Free sheets will be provided at the start of the session with details of the shorts screened.

Pressure | Film starts 1.30pm (Horace Ové, 1976, 132mins) + Q&A by activist Barbara Beese

“...the last great (and perhaps most under-appreciated) film of the British New Wave.” - The Telegraph

Tony, a young British man whose family immigrated from Trinidad, reckons with the British black power movement. Through interaction with his brothers’ political activity and backlash at his friendship with white peers, he comes to a powerful political realisation.

A key black British film by Windrush generation director Horace Ové, Pressure was shelved for almost three years by its funders, the BFI, ostensibly because it contained scenes showing police brutality. It’s the first British feature to be directed by a black filmmaker, an accolade for which Ové holds a Guinness World Record.

Burkinabè Rising: The Art of Resistance in Burkina Faso | Film starts 4.55pm (Iara Lee, 2017, 72mins)

“Change happens through music, art, agriculture, architecture, language..." - Iara Lee

On 15 October 1987, Burkina Faso’s President Thomas Sankara was assassinated in a coup d’etat led by his best friend and supposed ally Blaise Campaoré - who went on to rig elections to stay in power for 27 years.
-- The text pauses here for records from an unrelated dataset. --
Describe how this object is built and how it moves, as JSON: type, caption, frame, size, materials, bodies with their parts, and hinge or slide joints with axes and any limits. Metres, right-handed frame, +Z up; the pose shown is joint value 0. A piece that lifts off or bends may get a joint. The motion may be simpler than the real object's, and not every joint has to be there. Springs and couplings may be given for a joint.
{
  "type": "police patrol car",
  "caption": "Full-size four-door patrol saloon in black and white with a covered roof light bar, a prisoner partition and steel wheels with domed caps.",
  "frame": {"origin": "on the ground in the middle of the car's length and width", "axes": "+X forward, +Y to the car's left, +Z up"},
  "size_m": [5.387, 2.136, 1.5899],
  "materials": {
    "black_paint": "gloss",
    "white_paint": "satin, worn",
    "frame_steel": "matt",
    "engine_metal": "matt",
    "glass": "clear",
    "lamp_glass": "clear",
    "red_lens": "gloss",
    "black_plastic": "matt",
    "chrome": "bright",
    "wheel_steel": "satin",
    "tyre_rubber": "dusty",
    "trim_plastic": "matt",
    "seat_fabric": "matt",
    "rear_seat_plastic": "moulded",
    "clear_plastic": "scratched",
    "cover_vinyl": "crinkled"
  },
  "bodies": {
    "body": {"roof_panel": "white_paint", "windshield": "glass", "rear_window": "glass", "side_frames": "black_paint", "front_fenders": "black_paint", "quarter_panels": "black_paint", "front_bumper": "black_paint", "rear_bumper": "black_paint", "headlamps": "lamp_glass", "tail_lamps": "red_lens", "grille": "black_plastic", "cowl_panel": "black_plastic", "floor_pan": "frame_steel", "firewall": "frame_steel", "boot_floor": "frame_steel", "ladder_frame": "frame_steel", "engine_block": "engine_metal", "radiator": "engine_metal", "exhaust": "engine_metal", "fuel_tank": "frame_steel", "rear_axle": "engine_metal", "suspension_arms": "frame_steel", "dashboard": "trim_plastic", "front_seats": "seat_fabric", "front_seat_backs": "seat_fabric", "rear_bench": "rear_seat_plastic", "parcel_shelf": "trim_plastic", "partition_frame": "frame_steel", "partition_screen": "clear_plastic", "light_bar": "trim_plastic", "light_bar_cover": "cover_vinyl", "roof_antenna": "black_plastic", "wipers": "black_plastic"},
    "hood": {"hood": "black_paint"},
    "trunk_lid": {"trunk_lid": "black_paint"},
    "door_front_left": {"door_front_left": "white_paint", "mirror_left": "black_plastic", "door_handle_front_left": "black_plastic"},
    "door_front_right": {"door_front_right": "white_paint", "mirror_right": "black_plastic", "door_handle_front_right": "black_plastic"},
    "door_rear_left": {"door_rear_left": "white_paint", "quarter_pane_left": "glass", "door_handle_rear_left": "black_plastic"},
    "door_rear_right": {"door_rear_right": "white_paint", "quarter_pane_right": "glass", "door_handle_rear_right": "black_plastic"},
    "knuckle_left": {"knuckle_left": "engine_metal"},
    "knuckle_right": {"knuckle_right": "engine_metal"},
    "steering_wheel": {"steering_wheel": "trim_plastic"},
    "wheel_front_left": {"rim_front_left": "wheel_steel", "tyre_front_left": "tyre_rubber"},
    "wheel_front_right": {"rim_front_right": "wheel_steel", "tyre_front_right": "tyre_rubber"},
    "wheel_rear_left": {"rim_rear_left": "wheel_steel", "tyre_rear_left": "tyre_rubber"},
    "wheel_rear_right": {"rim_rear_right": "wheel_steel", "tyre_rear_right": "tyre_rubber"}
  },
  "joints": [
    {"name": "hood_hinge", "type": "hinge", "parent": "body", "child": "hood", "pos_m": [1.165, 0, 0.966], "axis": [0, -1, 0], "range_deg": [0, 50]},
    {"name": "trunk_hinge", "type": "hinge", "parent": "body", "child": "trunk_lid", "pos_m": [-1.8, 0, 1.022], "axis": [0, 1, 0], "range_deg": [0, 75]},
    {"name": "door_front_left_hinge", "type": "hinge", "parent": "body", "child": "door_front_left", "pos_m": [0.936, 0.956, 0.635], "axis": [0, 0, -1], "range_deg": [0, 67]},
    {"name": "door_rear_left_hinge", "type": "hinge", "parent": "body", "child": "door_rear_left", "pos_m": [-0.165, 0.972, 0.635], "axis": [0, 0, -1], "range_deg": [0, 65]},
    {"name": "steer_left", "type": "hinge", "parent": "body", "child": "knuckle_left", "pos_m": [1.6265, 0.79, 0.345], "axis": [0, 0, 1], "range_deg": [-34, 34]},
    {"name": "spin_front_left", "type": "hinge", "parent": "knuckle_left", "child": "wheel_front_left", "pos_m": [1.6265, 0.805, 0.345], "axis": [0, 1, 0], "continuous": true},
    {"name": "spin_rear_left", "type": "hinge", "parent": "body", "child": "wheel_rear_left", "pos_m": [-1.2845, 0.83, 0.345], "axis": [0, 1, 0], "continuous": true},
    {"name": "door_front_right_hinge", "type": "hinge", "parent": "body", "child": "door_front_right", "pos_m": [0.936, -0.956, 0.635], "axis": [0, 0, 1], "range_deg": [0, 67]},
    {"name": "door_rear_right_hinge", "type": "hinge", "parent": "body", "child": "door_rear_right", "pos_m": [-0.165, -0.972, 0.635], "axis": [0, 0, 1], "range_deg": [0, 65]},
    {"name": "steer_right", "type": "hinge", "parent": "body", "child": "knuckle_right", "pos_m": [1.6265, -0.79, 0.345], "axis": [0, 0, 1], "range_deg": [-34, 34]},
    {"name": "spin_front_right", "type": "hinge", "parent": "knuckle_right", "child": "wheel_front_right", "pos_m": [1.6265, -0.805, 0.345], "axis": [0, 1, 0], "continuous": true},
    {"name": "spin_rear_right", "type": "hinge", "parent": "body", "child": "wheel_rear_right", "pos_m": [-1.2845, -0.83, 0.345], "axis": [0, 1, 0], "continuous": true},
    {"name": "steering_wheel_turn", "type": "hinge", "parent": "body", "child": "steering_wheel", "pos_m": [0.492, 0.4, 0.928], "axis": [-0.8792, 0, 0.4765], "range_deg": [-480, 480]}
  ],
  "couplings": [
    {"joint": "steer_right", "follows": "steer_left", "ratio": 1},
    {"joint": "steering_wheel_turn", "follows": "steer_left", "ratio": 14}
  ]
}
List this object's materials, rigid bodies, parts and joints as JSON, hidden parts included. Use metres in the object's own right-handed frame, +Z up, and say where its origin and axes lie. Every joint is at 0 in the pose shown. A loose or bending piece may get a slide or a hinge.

In 2014 the people revolted, and the ‘Burkinabè Uprising’ forced Campaoré into exile.

This beautifully filmed and intensely political documentary showcases the contemporary reality of creative nonviolent resistance in Burkina Faso, home to a vibrant community of artists and engaged citizens, who prove that political change can be achieved when people come together.
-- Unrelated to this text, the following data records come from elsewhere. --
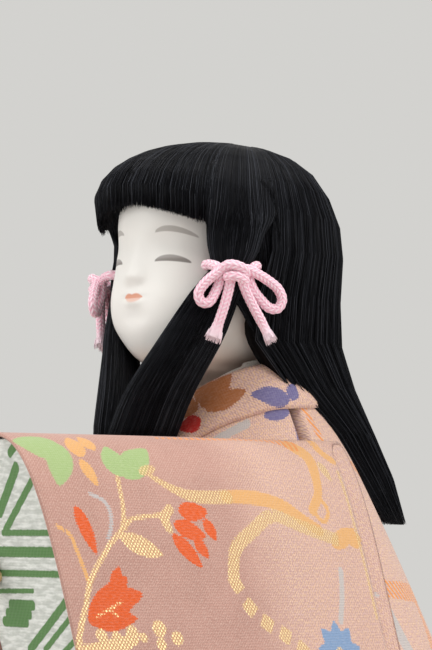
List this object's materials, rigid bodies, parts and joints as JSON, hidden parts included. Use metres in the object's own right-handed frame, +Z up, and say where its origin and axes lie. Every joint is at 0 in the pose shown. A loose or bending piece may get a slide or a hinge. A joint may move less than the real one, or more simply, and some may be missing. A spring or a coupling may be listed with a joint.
{
  "type": "kimekomi doll",
  "caption": "Seated long-haired kimekomi doll in a brocade robe tucked into grooves in its core, with wide sleeves and a plug-in head that turns and lifts out.",
  "frame": {"origin": "centre of the whole doll's box, at the underside of the base sheet", "axes": "+Z up, -Y the way the body faces, +X towards the doll's left hand"},
  "size_m": [0.132, 0.1342, 0.1655],
  "materials": {
    "pressed_sawdust": "matt",
    "brocade": "woven silk with metal thread",
    "lining_cloth": "woven",
    "white_silk": "satin",
    "base_felt": "matt",
    "bamboo": "satin",
    "shell_white": "smooth eggshell",
    "black_silk": "glossy strands",
    "pink_cord": "braided silk"
  },
  "bodies": {
    "figure": {"body_core": "pressed_sawdust", "base_sheet": "base_felt", "back_panel": "brocade", "front_panel_left": "brocade", "front_panel_right": "brocade", "hem_roll": "lining_cloth", "collar": "brocade", "under_collar": "white_silk", "sleeve_core_left": "pressed_sawdust", "sleeve_core_right": "pressed_sawdust", "sleeve_cloth_left": "brocade", "sleeve_cloth_right": "brocade", "sleeve_lining_left": "lining_cloth", "sleeve_lining_right": "lining_cloth", "sleeve_pin_left": "bamboo", "sleeve_pin_right": "bamboo", "hand_pin_left": "bamboo", "hand_pin_right": "bamboo", "hand_left": "shell_white", "hand_right": "shell_white"},
    "neck": {"neck_stick": "bamboo"},
    "head": {"head": "shell_white", "hair_back": "black_silk", "hair_fringe": "black_silk", "side_lock_left": "black_silk", "side_lock_right": "black_silk", "bow_left": "pink_cord", "bow_right": "pink_cord"}
  },
  "joints": [
    {"name": "neck_slide", "type": "slide", "parent": "figure", "child": "neck", "axis": [0, 0, 1], "range_m": [0, 0.03]},
    {"name": "head_turn", "type": "hinge", "parent": "neck", "child": "head", "pos_m": [0, 0.00676, 0.11], "axis": [0, 0, 1], "range_deg": [-8, 8]}
  ]
}
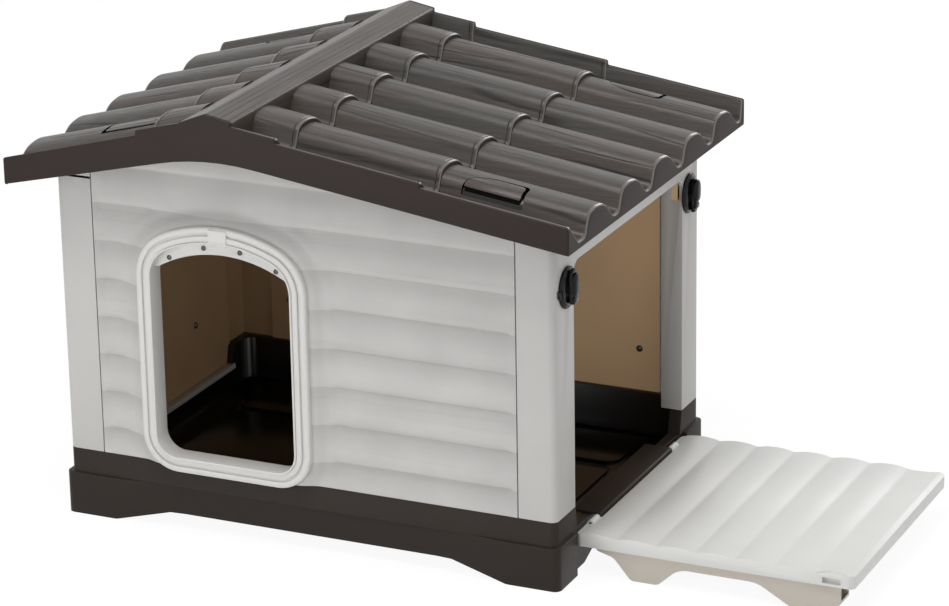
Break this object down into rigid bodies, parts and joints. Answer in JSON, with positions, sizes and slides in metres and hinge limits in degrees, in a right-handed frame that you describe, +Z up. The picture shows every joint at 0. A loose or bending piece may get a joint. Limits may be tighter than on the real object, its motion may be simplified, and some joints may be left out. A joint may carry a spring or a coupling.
{
  "type": "plastic dog house",
  "caption": "Gabled plastic dog house with a front doorway, a tiled lift-off roof and a waved porch that folds up to close the side opening.",
  "frame": {"origin": "on the ground under the middle of the object's box, with the porch open", "axes": "+X to the right as seen from the doorway side, towards the porch; +Y from the doorway to the back; +Z up"},
  "size_m": [1.041, 0.56, 0.5512],
  "materials": {
    "roof_plastic": "dark brown with moulded wood grain",
    "base_plastic": "dark brown, lightly textured",
    "wall_plastic": "pale grey siding, tan inside",
    "frame_plastic": "pale grey, smooth",
    "trim_plastic": "white, smooth",
    "porch_plastic": "off-white",
    "rail_plastic": "translucent beige",
    "knob_plastic": "black, glossy",
    "steel": "plated screws and pins"
  },
  "bodies": {
    "house": {"base_tray": "base_plastic", "threshold_lip": "base_plastic", "front_wall": "wall_plastic", "rear_wall": "wall_plastic", "left_side_frame": "frame_plastic", "left_side_panel": "wall_plastic", "right_side_frame": "frame_plastic", "wall_screws": "steel", "door_ring": "trim_plastic", "door_trim": "trim_plastic", "curtain_strip": "trim_plastic", "curtain_strip_screws": "steel", "door_clip": "trim_plastic", "hinge_pin_front": "steel", "hinge_pin_rear": "steel"},
    "porch": {"porch_panel": "porch_plastic", "porch_foot_rail_front": "rail_plastic", "porch_foot_rail_rear": "rail_plastic"},
    "knob_front": {"latch_knob_front": "knob_plastic", "latch_washer_front": "steel"},
    "knob_rear": {"latch_knob_rear": "knob_plastic", "latch_washer_rear": "steel"},
    "roof_shell": {"roof": "roof_plastic", "ridge_cap": "roof_plastic", "roof_screws": "steel"},
    "hatch_right_front": {"hatch_cover_right_front": "roof_plastic"},
    "hatch_right_rear": {"hatch_cover_right_rear": "roof_plastic"},
    "hatch_left_front": {"hatch_cover_left_front": "roof_plastic"},
    "hatch_left_rear": {"hatch_cover_left_rear": "roof_plastic"}
  },
  "joints": [
    {"name": "porch_hinge", "type": "hinge", "parent": "house", "child": "porch", "pos_m": [0.1785, 0, 0.0515], "axis": [0, -1, 0], "range_deg": [0, 90]},
    {"name": "knob_front_turn", "type": "hinge", "parent": "house", "child": "knob_front", "pos_m": [0.1735, -0.192, 0.366], "axis": [1, 0, 0], "range_deg": [0, 90]},
    {"name": "knob_rear_turn", "type": "hinge", "parent": "house", "child": "knob_rear", "pos_m": [0.1735, 0.192, 0.366], "axis": [1, 0, 0], "range_deg": [0, 90]},
    {"name": "roof_lift", "type": "slide", "parent": "house", "child": "roof_shell", "axis": [0, 0, 1], "range_m": [0, 0.15]},
    {"name": "hatch_right_front_lift", "type": "slide", "parent": "roof_shell", "child": "hatch_right_front", "axis": [0, 0, 1], "range_m": [0, 0.03]},
    {"name": "hatch_right_rear_lift", "type": "slide", "parent": "roof_shell", "child": "hatch_right_rear", "axis": [0, 0, 1], "range_m": [0, 0.03]},
    {"name": "hatch_left_front_lift", "type": "slide", "parent": "roof_shell", "child": "hatch_left_front", "axis": [0, 0, 1], "range_m": [0, 0.03]},
    {"name": "hatch_left_rear_lift", "type": "slide", "parent": "roof_shell", "child": "hatch_left_rear", "axis": [0, 0, 1], "range_m": [0, 0.03]}
  ]
}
The Big Flame | Film starts 7pm (Ken Loach, 1969, 85mins) + panel discussion

“...a blueprint for the communist takeover of the docks.” - Mary Whitehouse

Thanks for the publicity, Mary! One of Loach’s lesser known TV plays from the BBC’s Play for Today strand, this is nevertheless one of the most fiery, and controversial according to writer Jim Allen. Filmed in Loach’s trademark docu-drama style, The Big Flame follows 10,000 Liverpudlian dock workers as they stage a “work-in” - that is, they turn up to work one day to take over their workplace.

At the time, rising unemployment was putting increasing pressure on British workers, and the government had just announced a ban on ‘unofficial strikes’. This ‘unofficial’ revolutionary action was considered so radical that, alongside its follow up, Rank and File (1971), Loach and Allen were accused by some of being ‘stooges’, for going against trade union as well as capitalist bosses.

BRFF 2018 Afterparty (10pm-late/early)
“If I can’t dance, it’s not my revolution.” - Emma Goldman (probably)

JoinRadical Film Festival at the nearest pub for the evening, continue the conversation and meet fellow radical filmmakers and filmgoers from Bristol. Til late, no fighting.

About Radical Film Festival

The Bristol Radical Film Festival returns this October for its 7th year celebrating political, activist and experimental filmmaking. This year’s programme combines urgent contemporary political subjects with an eclectic mix of archive gems, basking in reflection on the 50th anniversary of the progressive political upheavals of 1968. As ever we’re showcasing the winners of our international short film competition, and rather than continuing our nomadic tradition, this year we return to 2017’s excellent hosts at the Trinity Arts Centre. Together we continue build awareness for our programme of radical and progressive film for an increasingly inclusive audience.


This year’s selection of radical cinema includes the first British feature made by a black director (Pressure, Saturday), for which filmmaker Horace Ové holds a Guinness World Record; one of Ken Loach’s first works, a story of worker revolt so radical even some leftists were up in arms about it (The Big Flame, Saturday); and a docu-fiction exploring the current refugee crisis that Michael Sicinski called “one of the most conceptually rigorous documentaries I've seen” (Stranger in Paradise, Sunday).